I agree about the inside/outside contrast: it definitely is there and is a big part of the narrative. Betty is a perfect example of the inner conflicts in which MM revels. Not to sound pedantic though, but don't you think that the "harvest coloring" is also very much a part of her character's aesthetic? Also, could you expand on this aspect and Didion's reading of it? I'm quite interested in the subject at the moment, as I have been investigating color coding in Boardwalk Empire.

Didion talks very generally about how popular culture in the postwar decade preferred calm harvest colors in order to "advertise this time as the reward for World War Two". (She doesn't address MM or other contemporary retro-narratives.) As far as interiors go, this kind of coloring seems pretty pervasive throughout MM, as far as I can see, while the characters often wear monochromes that make them stand out. And yes, I fully agree, these are not haphazard choices; they serve narrative functions, help to define & develop characters, etc. Beyond that intra-diegetic level I'm interested in this question: What is the show actually doing (with and through these narrative choices) within a larger field of competitive "quality tv" series (which, in turn, seem to be performing some kind of collective cultural work with regard to our current notions and practices of capitalist stress in an age of digitized neoliberalism)?       

I think one of MM's biggest contributions to the field of quality television is the kind of investment in the 'affective aesthetics' (pass me the terms for lack of better conceptualization) that you are discussing. It looks as if this register rests heavily on production and postproduction work to link quality television to a perceptually-enhanced experience (which is further augmented by the huge circulation of MM gadgets/artwork/clothing that the show has spawned).

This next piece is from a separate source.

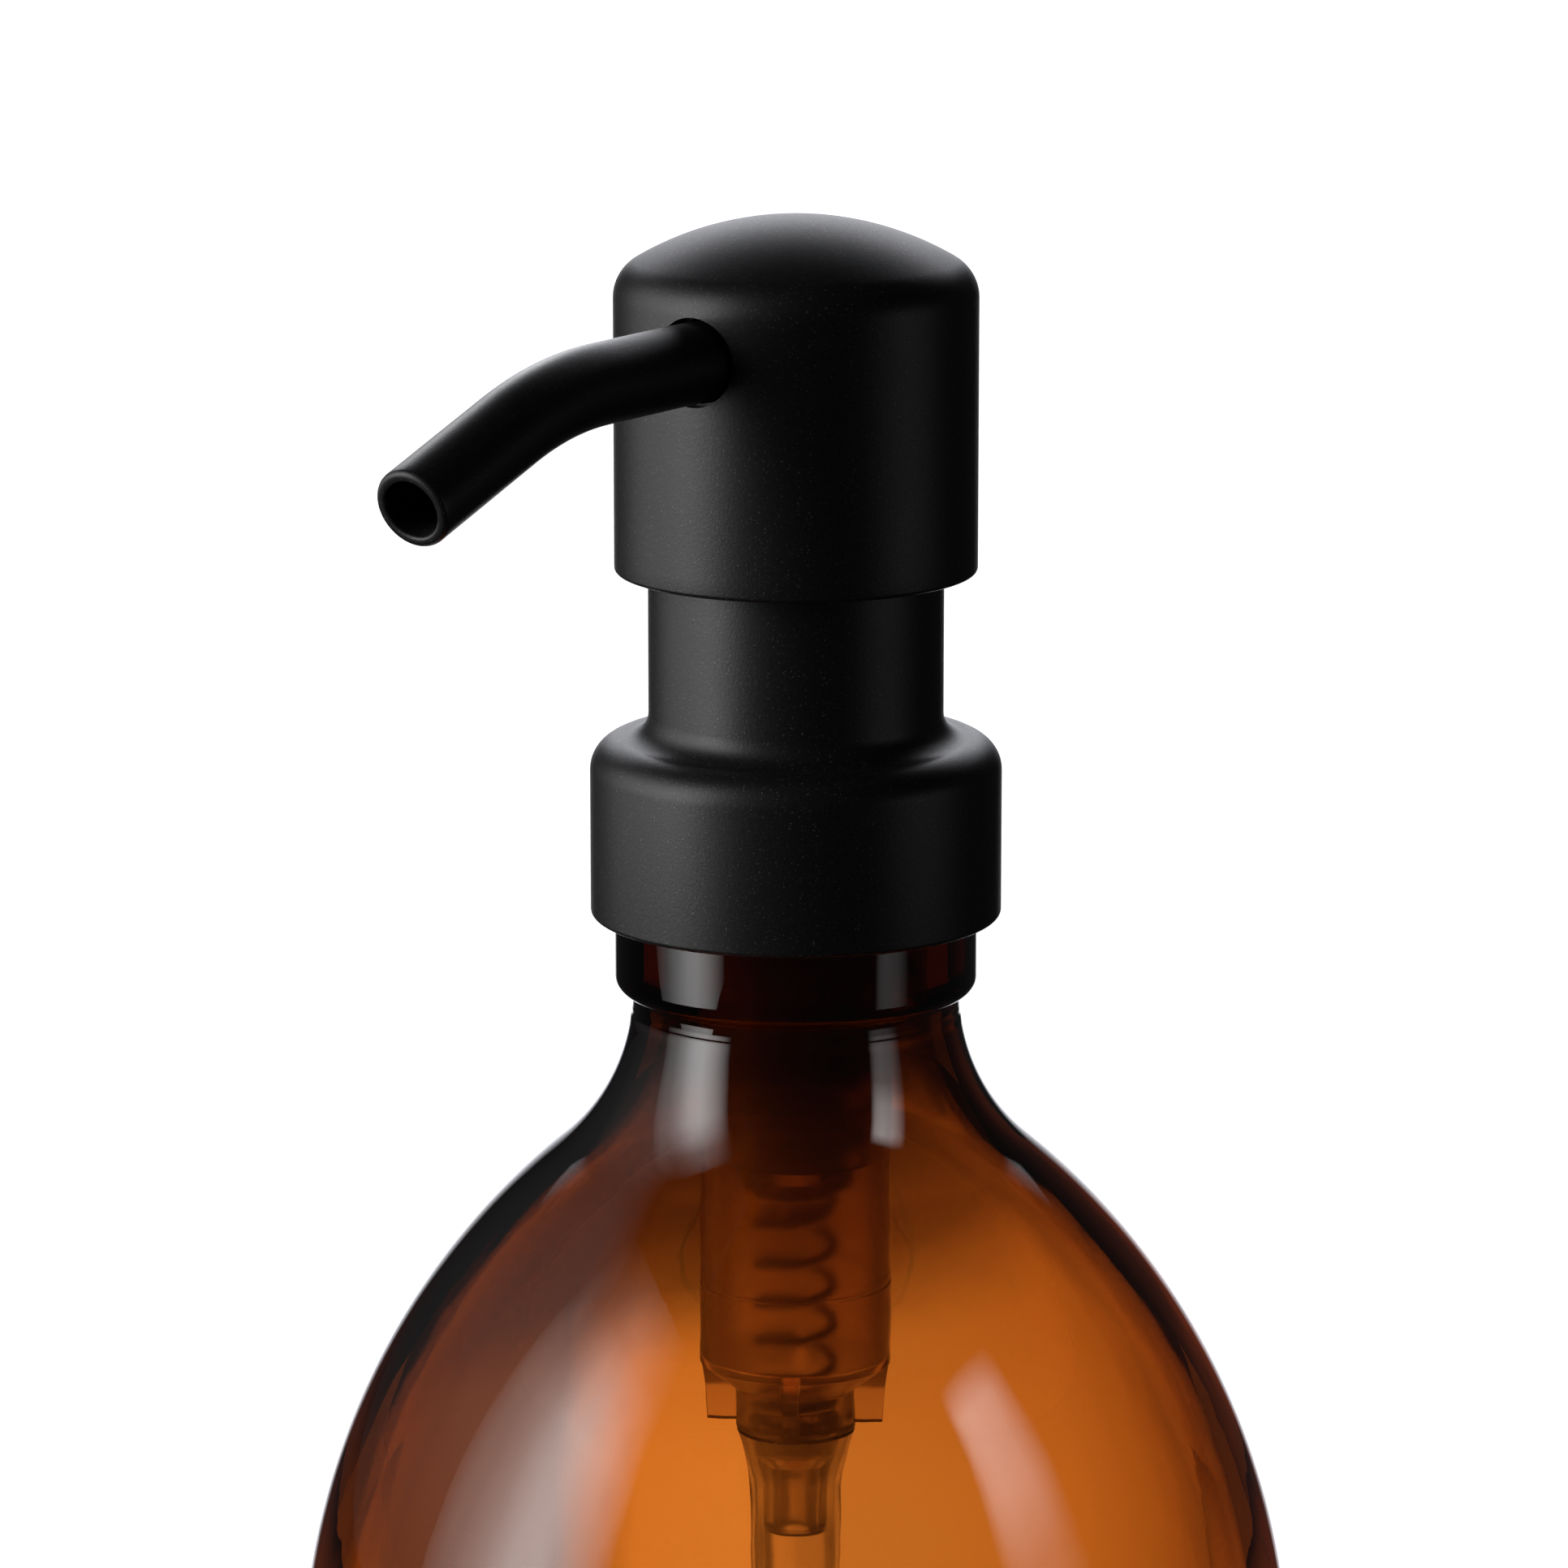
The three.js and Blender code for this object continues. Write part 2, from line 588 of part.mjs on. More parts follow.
function stem() {
  const foot = seatTop + TURN_GAP;
  const top = headBottom + CORE_BOSS_RECESS + CORE_SOCKET_DEPTH - FACE_GAP;
  const flange = HOUSING_BORE - BARREL_GAP - STEM_FLANGE_GAP;
  const tube = turned([
    [STEM_BORE, foot],
    [STEM_RADIUS, foot],
    [STEM_RADIUS, stemFlangeBottom],
    [flange, stemFlangeBottom],
    [flange, stemFlangeTop],
    [STEM_RADIUS, stemFlangeTop],
    [STEM_RADIUS, top],
    [STEM_BORE, top],
  ]);
  const span = 3 * STEM_RADIUS;
  const portTop = foot + STEM_PORT_HEIGHT;
  return cut(
    tube,
    bar(span, STEM_PORT_WIDTH, foot - CUT_REACH, portTop),
    bar(STEM_PORT_WIDTH, span, foot - CUT_REACH, portTop),
  );
}

// The plastic core under the metal head: stem socket, disc, rim and the socket that holds the spout.
function headCore() {
  const bottom = headBottom + CORE_BOSS_RECESS;
  const socketTop = bottom + CORE_SOCKET_DEPTH;
  const rim = headInner - TURN_GAP;
  const discTop = coreDiscBottom + CORE_DISC;
  const body = turned([
    [0, bottom],
    [CORE_BOSS_RADIUS, bottom],
    [CORE_BOSS_RADIUS, coreDiscBottom],
    [rim, coreDiscBottom],
    [rim, discTop + CORE_RIM_HEIGHT],
    [rim - CORE_RIM_WALL, discTop + CORE_RIM_HEIGHT],
    [rim - CORE_RIM_WALL, discTop],
    [0, discTop],
  ]);
  const spoutSocket = SPOUT_RADIUS + SPOUT_SOCKET_WALL;
  const atAxis = new THREE.Vector3(0, 0, spoutZ);
  const behind = new THREE.Vector3(0, spoutSocket, spoutZ);
  const outside = new THREE.Vector3(0, -rim, spoutZ);
  const boss = rod(spoutSocket, behind, new THREE.Vector3(0, -(rim - CORE_RIM_WALL), spoutZ));
  const post = rod(spoutSocket, new THREE.Vector3(0, 0, coreDiscBottom), atAxis);
  const socket = rod(
    STEM_RADIUS + FACE_GAP,
    new THREE.Vector3(0, 0, bottom - CUT_REACH),
    new THREE.Vector3(0, 0, socketTop),
    SIDES,
  );
  const riser = rod(STEM_BORE, new THREE.Vector3(0, 0, socketTop - CUT_REACH), atAxis);
  const channel = rod(STEM_BORE, atAxis, outside);
  const seat = rod(
    SPOUT_RADIUS + BARREL_GAP,
    new THREE.Vector3(0, -(SPOUT_ROOT - TURN_GAP), spoutZ),
    new THREE.Vector3(0, -(rim + CUT_REACH), spoutZ),
  );
  return cut(join(body, boss, post), socket, riser, channel, seat);
}

function headShell() {
  const roundR = headRadius - HEAD_ROUND;
  const domeZ = headTop - domeRadius;
  const reach = domeRadius - HEAD_ROUND;
  const roundZ = domeZ + Math.sqrt(reach ** 2 - roundR ** 2);
  const meet = THREE.MathUtils.radToDeg(Math.atan2(roundZ - domeZ, roundR));
  const outerDome = arc(0, domeZ, domeRadius, meet, 90, 5).slice(1);
  const innerDome = arc(0, domeZ, domeRadius - HEAD_WALL, 90, meet, 5);
  outerDome[4][0] = 0;
  innerDome[0][0] = 0;
  const shell = turned([
    ...innerDome,
    ...arc(roundR, roundZ, HEAD_ROUND - HEAD_WALL, meet, 0, 4).slice(1),
    [headInner, headBottom],
    [headRadius - FACE_GAP, headBottom],
    [headRadius, headBottom + FACE_GAP],
    ...arc(roundR, roundZ, HEAD_ROUND, 0, meet, 4),
    ...outerDome,
  ]);
  const hole = rod(
    SPOUT_RADIUS + SPOUT_HOLE_GAP,
    new THREE.Vector3(0, -headInner / 2, spoutZ),
    new THREE.Vector3(0, -2 * headRadius, spoutZ),
  );
  return cut(shell, hole);
}

function spout() {
  return tubeAlong(new SpoutLine(), SPOUT_RADIUS, SPOUT_BORE, 14, 16);
}

const amberGlass = { color: 0x8a4a16, roughness: 0.05, metalness: 0 };
const blackMetal = { color: 0x1b1c1f, roughness: 0.6, metalness: 0.3 };
const blackPlastic = { color: 0x1a1a1c, roughness: 0.55, metalness: 0 };
const clearPlastic = { color: 0xd9d6cc, roughness: 0.4, metalness: 0 };
const steel = { color: 0xb9bcc0, roughness: 0.3, metalness: 1 };

function piece(name, geometry, finish) {
  const mesh = new THREE.Mesh(geometry, new THREE.MeshStandardMaterial(finish));
  mesh.name = name;
  return mesh;
}

// Everything that swings with the spout is built towards -Y and turned in one group.
const head = new THREE.Group();
head.rotation.z = -radians(SPOUT_ANGLE);
head.add(
  piece("stem", stem(), clearPlastic),
  piece("head_core", headCore(), blackPlastic),
  piece("head_shell", headShell(), blackMetal),
  piece("spout", spout(), blackMetal),
);

const dispenser = new THREE.Group();
dispenser.add(
  piece("bottle", bottle(), amberGlass),
  piece("collar_shroud", collarShroud(), blackMetal),
  piece("screw_closure", screwClosure(), blackPlastic),
  piece("gasket", gasket(), clearPlastic),
  piece("pump_housing", pumpHousing(), clearPlastic),
  piece("stem_guide", stemGuide(), blackPlastic),
  piece("dip_tube", dipTube(), clearPlastic),
  piece("inlet_ball", inletBall(), steel),
  piece("ball_cage", ballCage(), clearPlastic),
  piece("return_spring", returnSpring(), steel),
  piece("valve_seat", valveSeat(), clearPlastic),
  piece("piston", piston(), clearPlastic),
  head,
);

export default dispenser;
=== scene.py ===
# %% [markdown]
# # A pump bottle for liquid soap
# The bottle is amber glass and the pump is clad in thin black powder-coated metal. Under the metal is an
# ordinary moulded pump: a housing, a spring, a piston, a hollow stem and a dip tube.
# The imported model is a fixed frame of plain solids, one for each real piece, which already fit and move.
# Nearly every piece is made again here as a fine surface in the same place, and takes over the motion of its
# plain solid. Sizes are worked out in millimetres, as on a drawing, and become metres when a mesh is made.

# %% The frame
import bpy
import json
import math
import numpy as np
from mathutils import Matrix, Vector


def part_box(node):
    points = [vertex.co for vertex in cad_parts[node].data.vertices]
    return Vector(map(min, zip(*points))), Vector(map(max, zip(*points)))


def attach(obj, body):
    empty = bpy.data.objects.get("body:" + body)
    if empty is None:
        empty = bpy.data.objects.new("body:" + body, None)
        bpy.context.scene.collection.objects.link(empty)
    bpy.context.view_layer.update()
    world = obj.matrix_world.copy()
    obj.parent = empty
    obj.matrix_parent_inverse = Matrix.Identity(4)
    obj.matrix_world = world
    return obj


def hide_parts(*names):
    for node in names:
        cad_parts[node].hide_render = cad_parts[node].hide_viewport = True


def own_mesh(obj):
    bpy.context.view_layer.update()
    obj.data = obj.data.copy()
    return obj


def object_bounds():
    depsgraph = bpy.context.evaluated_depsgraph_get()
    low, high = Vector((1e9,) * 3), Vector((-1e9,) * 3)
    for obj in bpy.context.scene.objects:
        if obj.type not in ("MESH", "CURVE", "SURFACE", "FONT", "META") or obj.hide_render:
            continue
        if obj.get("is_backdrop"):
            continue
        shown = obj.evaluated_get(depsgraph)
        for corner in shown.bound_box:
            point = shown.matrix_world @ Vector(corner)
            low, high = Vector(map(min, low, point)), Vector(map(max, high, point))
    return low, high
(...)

As much as I love the show for its character-driven focus and in-depth vision of 1960s culture and mythology, its status as quality television seem to be linked more to its reworking of some aesthetic conventions of both cinema and television. These do not simply replicate or strive to lend a cinematic feel to the images (as Lost's spectacular cinematography did, or as many other shows the likes of Battlestar Galactica and Heroes have done with their extensive use of CGI), rather they somehow manage to reshape the experience of viewing by fostering a distinctly domestic and intimistic approach that does nothing to bolster its heavily manufactured status.

Therefore, my opinion is that MM is somehow a 'television of attraction' that however lacks the sensationalism of technology-driven spectacles.

just as a footnote to this: see Jason Mittell on "the narrative special effect" in "complex" television series. Jason also compares this to the cinema of attractions, but stresses that the effect of such narrative spectacles is different when the story unfolds in a serial fashion rather than within the closed boundaries of a feature film. For MM, I would say, the kind of audience engagement this provokes is not so much narratological (or "forensic", as Jason says) but occurs — indeed — at the level of visualization and (visually grounded) critical-historiographic habits. 


Is it over? But I’m not done yet! Also, I’m not sure I understand. The function of the ‘Guy’ scene is obvious, isn’t it – you pointed it out already, Frank. But the mid-3rd season we know that no gun is going to be fired, so the most harmless of domestic tools (a lawnmower, of all things) has to turn into a mutilating weapon. Yet not even this kind of disruption works in this world (I still loved it). I’m with Enrica that this is all about domesticity, but domesticity without a warming hearth (there’s just the tv). I don’t get the “sense of underlying depth,” Frank.  For me MM is the ultimate renunciation of depth – think of the numerous occasions when kitchen sink psychology is first evoked and then debunked (Betty’s psychotherapy, Sally’s mourning for her grandfather, Don’s repression of his childhood memories –  all of this leads nowhere, certainly not into trauma or healing). So where would be the promise or allure or suggestion of depth or character truth in this? I just don’t see it.

Ruth, but we do agree. "Once the show reveals who Don Draper 'is,' nothing is revealed". So I wasn't saying there is real depth, just an evocation of it, as something perpetually elusive, a non-existent character truth that need not be substantiated to be effective (and this as a surface effect). What I was saying, concerning latent/manifest, is not that something substantial (or even "healing") is hidden or could be uncovered here (a mystery, a trauma, etc.) but that the show keeps reinforcing this critical and narrative obsession with depth (and sometimes provides partial solutions that necessarily disappoint, like Don's wartime trauma, but no matter, it just goes on) but at the core of it is: nothing really. (Don Draper: the hero who is not there, not even as an anti-hero). Now, you seem to be saying that this is the very point of the show, that MM is crucially about this emptiness at the heart of our narratives of hidden depth. Like I said, I think I partly agree. Sometimes the show seems to know and emphasize that this is all "heading nowhere", and for me, those are its strongest and most disconcerting moments. (Especially at the end of some episodes.) But then, and quite crucially for the way the series moves ahead, there is the heavy-handed historical satire and the strong re-enactment of 50/60s critical self-descriptions as historical observations (almost always with a congratulatory nod toward the show's own historical situation and doings) that seem to suggest that most of the time, the series is falling for its own conceits (and strangely successfully so). -- So, it appears to me, we're seeing & saying something very similar here, but have different views about its weight and relevance and doings in the ongoing narrative.